▶ **Supplied information**:
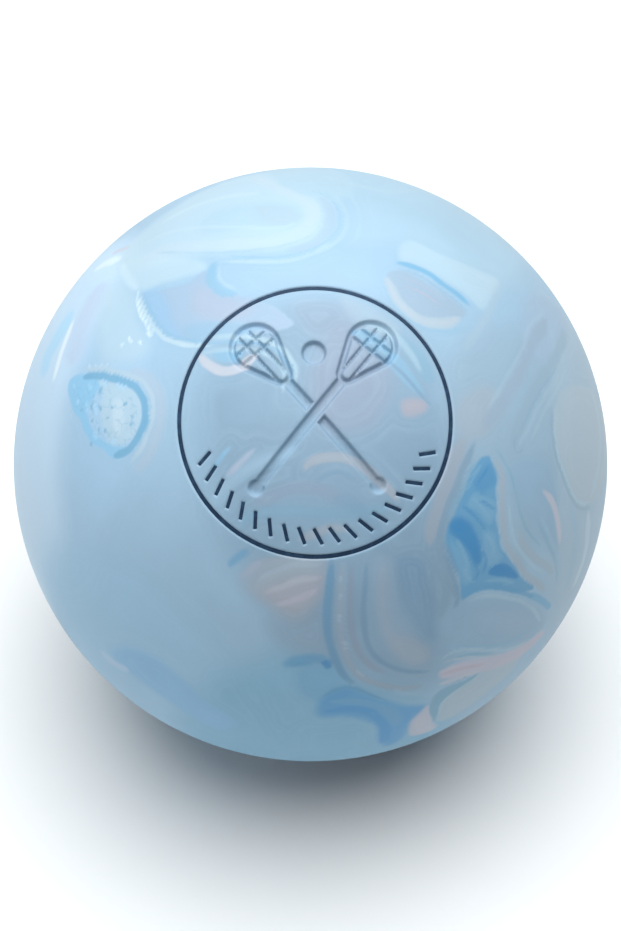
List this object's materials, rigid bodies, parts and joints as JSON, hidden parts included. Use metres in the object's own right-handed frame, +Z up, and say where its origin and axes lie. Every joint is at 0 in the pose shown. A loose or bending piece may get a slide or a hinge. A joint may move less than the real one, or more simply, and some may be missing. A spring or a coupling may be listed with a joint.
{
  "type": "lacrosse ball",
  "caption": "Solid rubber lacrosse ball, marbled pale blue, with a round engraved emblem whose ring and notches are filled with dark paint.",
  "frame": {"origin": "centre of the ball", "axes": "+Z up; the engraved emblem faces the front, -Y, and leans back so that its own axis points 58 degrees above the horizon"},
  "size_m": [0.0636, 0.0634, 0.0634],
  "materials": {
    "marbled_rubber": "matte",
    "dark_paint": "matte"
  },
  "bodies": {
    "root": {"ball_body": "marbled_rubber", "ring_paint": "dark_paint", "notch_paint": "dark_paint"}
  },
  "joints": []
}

--

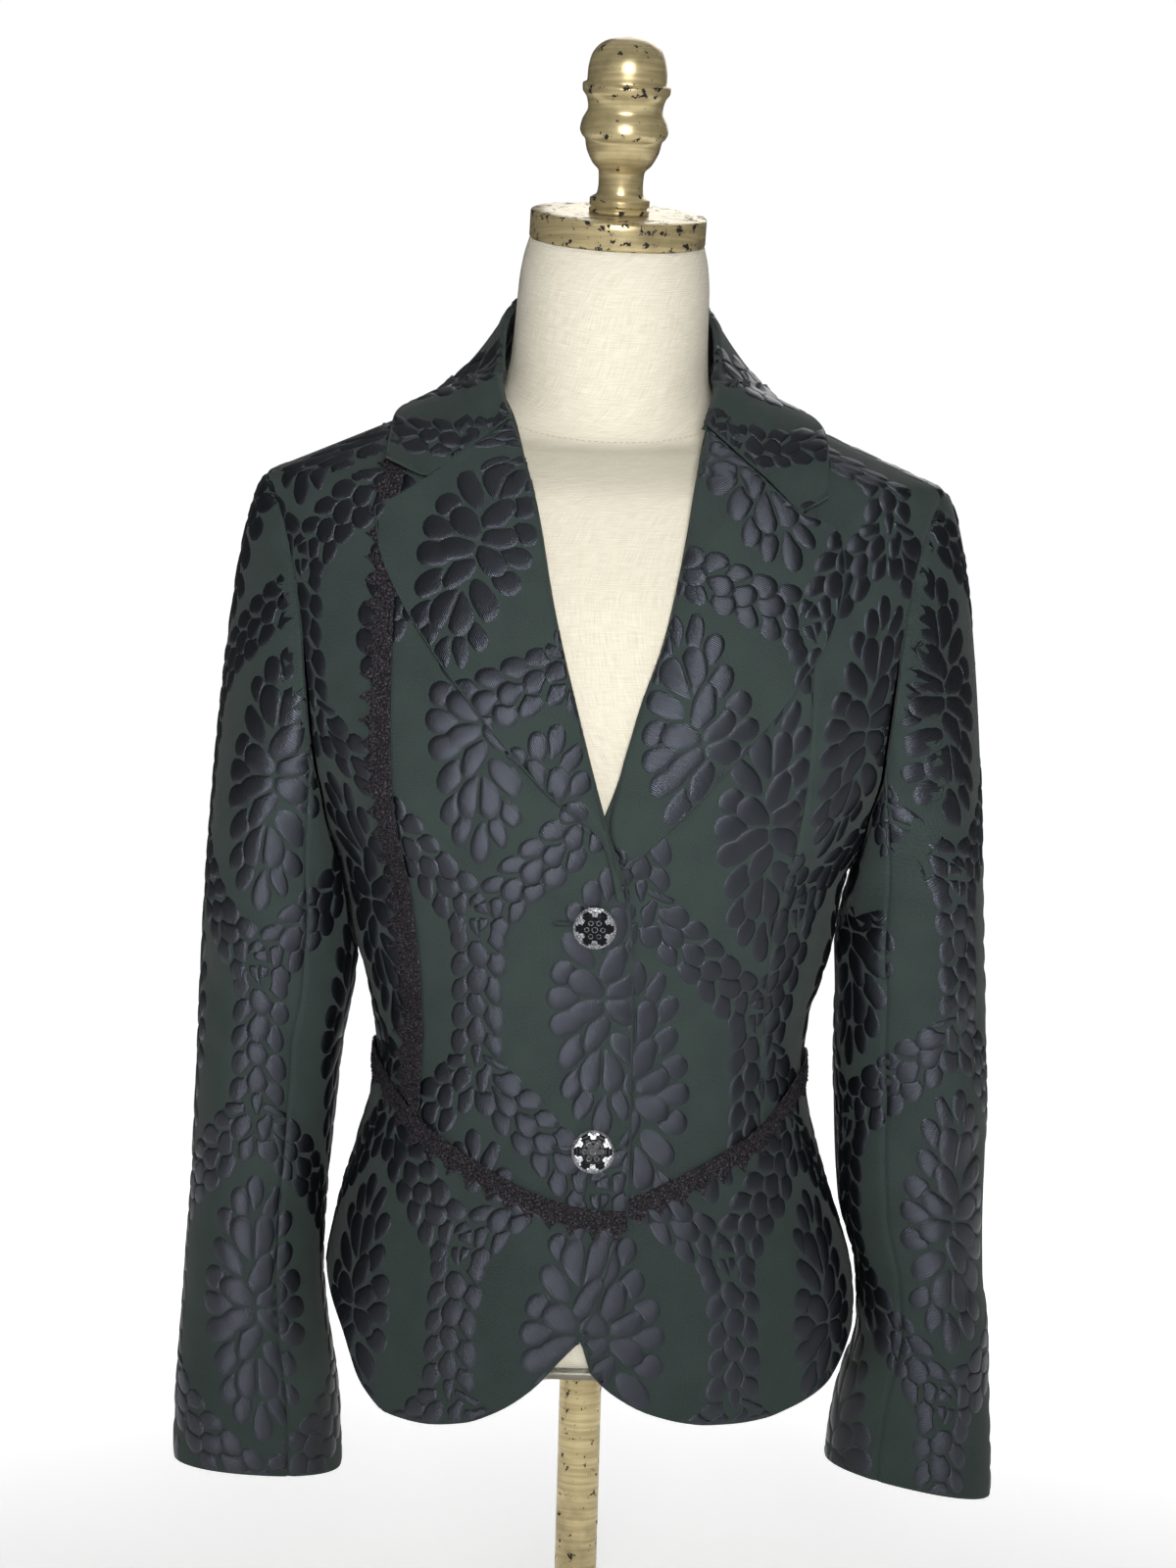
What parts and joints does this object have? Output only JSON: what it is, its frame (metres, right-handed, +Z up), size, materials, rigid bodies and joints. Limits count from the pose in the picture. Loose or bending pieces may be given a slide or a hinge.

▶ **Task objective**: Exactly how many lines contain "origin"? State the number and nothing else.

▶ **Output of the task**: 2